# Task brief:
Extract each line of the records below that contains the word "from".

** begin Entries **

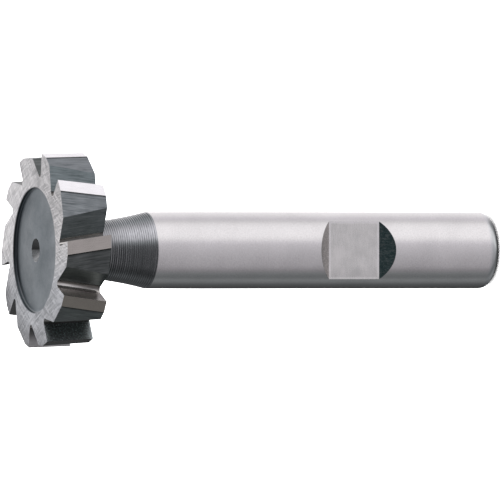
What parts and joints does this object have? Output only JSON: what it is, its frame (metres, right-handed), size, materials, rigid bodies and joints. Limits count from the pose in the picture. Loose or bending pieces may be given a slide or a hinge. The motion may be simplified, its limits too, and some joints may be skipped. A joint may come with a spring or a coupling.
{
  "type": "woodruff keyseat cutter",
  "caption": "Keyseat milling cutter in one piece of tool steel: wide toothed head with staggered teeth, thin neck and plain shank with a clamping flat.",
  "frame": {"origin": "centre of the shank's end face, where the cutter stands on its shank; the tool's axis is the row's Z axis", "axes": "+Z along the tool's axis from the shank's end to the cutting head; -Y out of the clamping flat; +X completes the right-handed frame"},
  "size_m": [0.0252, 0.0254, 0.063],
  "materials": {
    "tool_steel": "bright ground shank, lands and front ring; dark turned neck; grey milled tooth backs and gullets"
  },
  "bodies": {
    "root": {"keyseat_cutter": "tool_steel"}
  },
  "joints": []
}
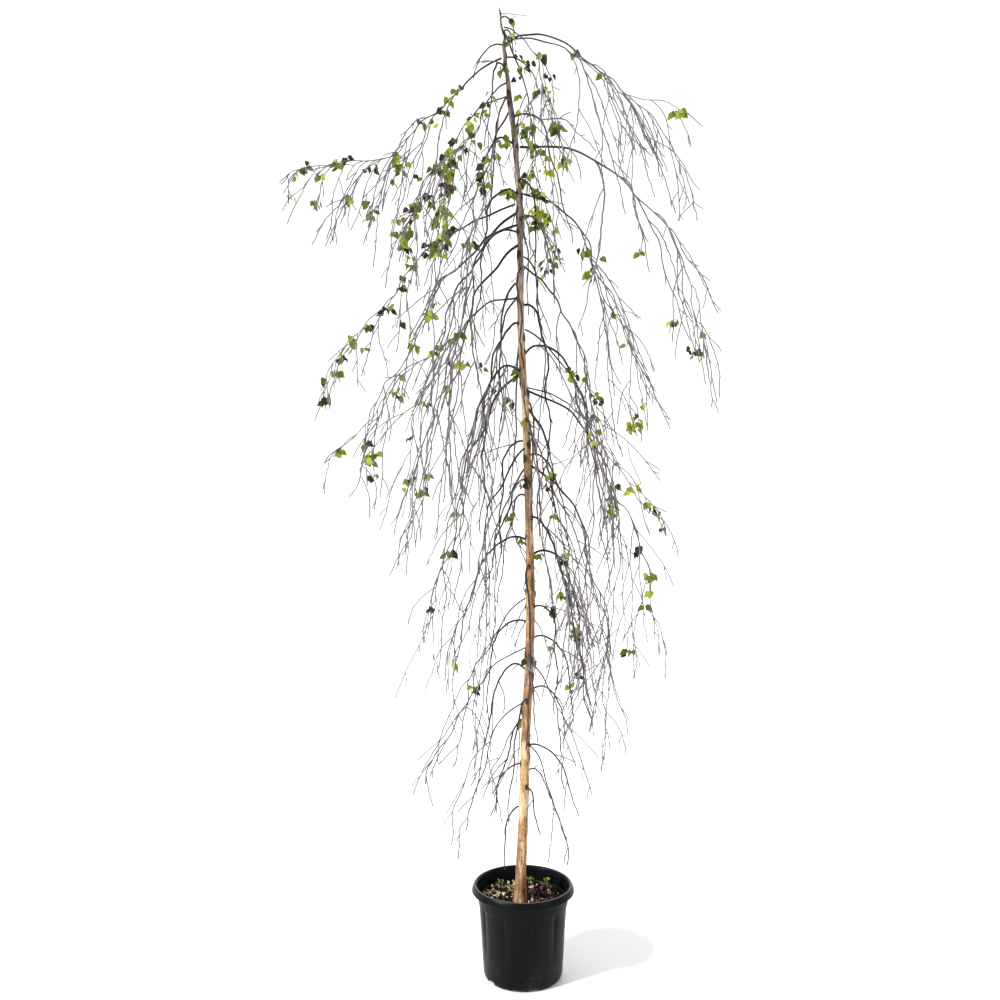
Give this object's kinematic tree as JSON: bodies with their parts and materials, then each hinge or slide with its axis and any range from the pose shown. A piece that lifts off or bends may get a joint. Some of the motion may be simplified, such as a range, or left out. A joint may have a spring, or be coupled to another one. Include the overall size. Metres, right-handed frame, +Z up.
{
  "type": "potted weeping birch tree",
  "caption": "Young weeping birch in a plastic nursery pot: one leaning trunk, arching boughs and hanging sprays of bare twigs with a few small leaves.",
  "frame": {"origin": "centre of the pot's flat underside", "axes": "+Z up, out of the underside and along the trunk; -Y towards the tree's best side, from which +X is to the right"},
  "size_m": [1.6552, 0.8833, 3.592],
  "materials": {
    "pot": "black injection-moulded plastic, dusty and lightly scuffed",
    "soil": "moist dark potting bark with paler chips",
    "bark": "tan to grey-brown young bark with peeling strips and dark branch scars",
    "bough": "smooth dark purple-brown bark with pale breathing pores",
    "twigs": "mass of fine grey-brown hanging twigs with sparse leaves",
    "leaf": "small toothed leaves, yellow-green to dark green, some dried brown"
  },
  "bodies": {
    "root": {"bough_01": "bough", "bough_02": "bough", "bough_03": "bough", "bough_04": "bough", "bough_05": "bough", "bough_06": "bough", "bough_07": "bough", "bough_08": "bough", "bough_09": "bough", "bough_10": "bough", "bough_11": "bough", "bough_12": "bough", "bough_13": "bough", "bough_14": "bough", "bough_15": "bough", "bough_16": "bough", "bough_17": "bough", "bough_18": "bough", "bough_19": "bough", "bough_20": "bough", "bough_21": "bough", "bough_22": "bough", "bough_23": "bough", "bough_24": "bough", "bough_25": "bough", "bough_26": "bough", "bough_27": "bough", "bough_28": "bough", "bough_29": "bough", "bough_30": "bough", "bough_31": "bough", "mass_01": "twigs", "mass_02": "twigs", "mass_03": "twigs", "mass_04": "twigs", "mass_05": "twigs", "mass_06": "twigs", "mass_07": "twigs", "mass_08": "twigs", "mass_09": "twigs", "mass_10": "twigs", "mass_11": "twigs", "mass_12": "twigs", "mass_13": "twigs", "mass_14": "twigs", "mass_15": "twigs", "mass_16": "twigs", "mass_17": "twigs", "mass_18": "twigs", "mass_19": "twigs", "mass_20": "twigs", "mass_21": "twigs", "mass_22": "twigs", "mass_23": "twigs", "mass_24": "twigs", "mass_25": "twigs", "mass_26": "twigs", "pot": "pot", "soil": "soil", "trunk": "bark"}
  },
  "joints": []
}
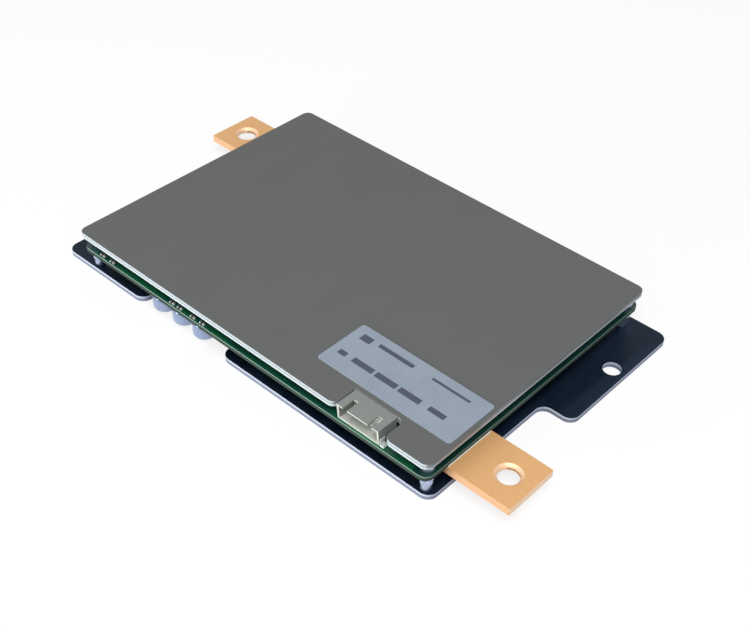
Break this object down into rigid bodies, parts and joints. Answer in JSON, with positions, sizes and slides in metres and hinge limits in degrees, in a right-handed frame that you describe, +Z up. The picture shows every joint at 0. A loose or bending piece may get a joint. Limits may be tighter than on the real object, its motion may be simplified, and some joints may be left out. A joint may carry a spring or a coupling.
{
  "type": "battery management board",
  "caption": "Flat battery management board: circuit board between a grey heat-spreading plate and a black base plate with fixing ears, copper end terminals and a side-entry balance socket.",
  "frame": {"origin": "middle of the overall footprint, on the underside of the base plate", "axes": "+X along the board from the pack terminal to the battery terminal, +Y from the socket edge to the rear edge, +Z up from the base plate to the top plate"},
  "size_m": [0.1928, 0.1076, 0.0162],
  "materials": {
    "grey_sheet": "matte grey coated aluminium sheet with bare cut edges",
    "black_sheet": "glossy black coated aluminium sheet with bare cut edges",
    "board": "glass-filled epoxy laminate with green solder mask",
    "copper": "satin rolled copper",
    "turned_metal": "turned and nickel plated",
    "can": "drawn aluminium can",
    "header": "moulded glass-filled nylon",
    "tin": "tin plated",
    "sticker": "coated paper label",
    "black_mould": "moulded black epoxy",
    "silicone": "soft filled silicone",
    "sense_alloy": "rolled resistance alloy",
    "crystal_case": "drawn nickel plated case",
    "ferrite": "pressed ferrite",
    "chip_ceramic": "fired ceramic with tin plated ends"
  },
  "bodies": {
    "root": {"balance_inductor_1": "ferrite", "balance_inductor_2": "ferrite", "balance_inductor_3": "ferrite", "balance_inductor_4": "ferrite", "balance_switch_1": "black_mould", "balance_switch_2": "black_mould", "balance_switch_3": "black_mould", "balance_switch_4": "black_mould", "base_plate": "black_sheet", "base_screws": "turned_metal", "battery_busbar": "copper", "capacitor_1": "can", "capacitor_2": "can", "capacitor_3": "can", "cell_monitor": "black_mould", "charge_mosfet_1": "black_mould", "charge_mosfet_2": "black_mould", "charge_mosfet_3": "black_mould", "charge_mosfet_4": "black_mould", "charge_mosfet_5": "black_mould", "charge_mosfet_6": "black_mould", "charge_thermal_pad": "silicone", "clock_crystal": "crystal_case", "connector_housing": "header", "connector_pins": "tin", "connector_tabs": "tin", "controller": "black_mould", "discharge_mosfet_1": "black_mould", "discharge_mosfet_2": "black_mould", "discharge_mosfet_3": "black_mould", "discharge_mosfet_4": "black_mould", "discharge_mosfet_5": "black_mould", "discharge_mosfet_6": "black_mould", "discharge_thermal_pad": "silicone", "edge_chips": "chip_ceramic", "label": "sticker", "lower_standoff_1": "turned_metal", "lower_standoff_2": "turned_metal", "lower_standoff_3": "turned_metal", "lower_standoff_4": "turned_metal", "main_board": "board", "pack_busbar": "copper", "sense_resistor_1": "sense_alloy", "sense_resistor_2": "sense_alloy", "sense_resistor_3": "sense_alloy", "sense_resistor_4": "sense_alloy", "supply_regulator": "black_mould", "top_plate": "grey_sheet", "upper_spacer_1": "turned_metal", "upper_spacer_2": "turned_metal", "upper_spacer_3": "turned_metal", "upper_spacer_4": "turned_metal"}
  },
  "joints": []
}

** end Entries **

# Complete answer:
What parts and joints does this object have? Output only JSON: what it is, its frame (metres, right-handed), size, materials, rigid bodies and joints. Limits count from the pose in the picture. Loose or bending pieces may be given a slide or a hinge. The motion may be simplified, its limits too, and some joints may be skipped. A joint may come with a spring or a coupling.
  "frame": {"origin": "centre of the shank's end face, where the cutter stands on its shank; the tool's axis is the row's Z axis", "axes": "+Z along the tool's axis from the shank's end to the cutting head; -Y out of the clamping flat; +X completes the right-handed frame"},
Give this object's kinematic tree as JSON: bodies with their parts and materials, then each hinge or slide with its axis and any range from the pose shown. A piece that lifts off or bends may get a joint. Some of the motion may be simplified, such as a range, or left out. A joint may have a spring, or be coupled to another one. Include the overall size. Metres, right-handed frame, +Z up.
  "frame": {"origin": "centre of the pot's flat underside", "axes": "+Z up, out of the underside and along the trunk; -Y towards the tree's best side, from which +X is to the right"},
  "frame": {"origin": "middle of the overall footprint, on the underside of the base plate", "axes": "+X along the board from the pack terminal to the battery terminal, +Y from the socket edge to the rear edge, +Z up from the base plate to the top plate"},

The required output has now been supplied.